Another reason God also has us wait: it is during the waiting that his Spirit adjusts our prayers until they align with his will. (If you didn’t hear the sermon from June 19th, go on the website and listen to it. It is titled, Just Ask.) This alignment is not just a matter of praying for the right things but –more importantly – becoming the kind of person who can – and regularly does – pray for the right things.
Another reason we wait: God gets greater glory from receiving our trust than from answering our prayers. I’ve often heard people say things like: “Just think how much glory God would receive if my friend/family member was miraculously healed.” Yes, but he will receive even greater glory if you and your friend/family member continue to trust him – and even increase your trust – while you wait.
But how do we do that? It happens with us in much the general way it happened with Abraham. First, we hear God’s word to us. Remember that faith is voice (God’s voice) activated.) If, like Abraham, we obey his word to us, faith will grow. But we must expect to wait for things that we want badly, things that we are desperate to have, even things that God intends to give. Waiting is not the exception to the rule. In our broken world, it is the rule. Expect to wait.

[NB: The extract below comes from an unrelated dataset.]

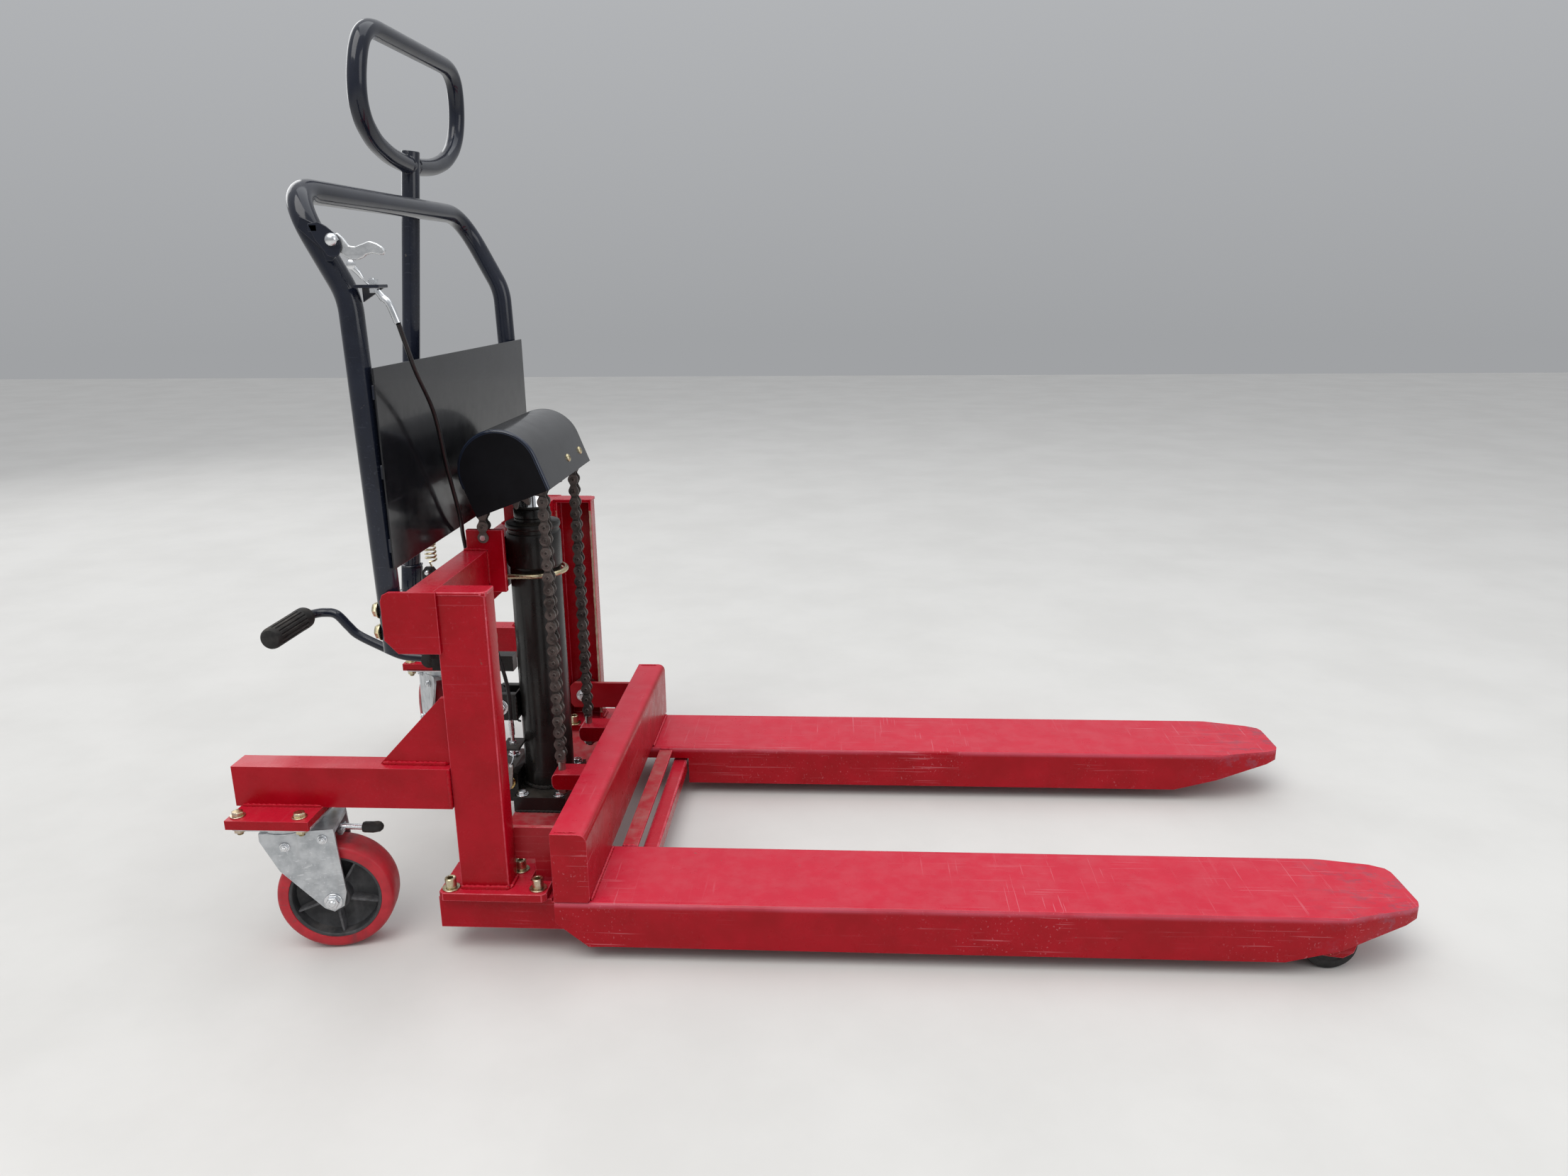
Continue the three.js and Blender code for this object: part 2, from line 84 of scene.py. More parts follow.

Understand too that waiting does not mean wasting time. Abraham worked while he waited. He was a man of action and a man of faith. When we divide faith from work, we do injury to both. Faith is the root; work is the fruit. Faith is potential energy; work is kinetic energy. Faith is the flame and works the light that proceeds from the flame.
Prayer is to faith what the light is to the flame. If you are having trouble praying – you are tired of waiting, beginning to doubt, ready to give up – it may be that you are waiting for God but not waiting with him. That’s what happens when we wait for things but not for God. It’s what happens when we wait for God but not with God. Come into the waiting room; God is already there.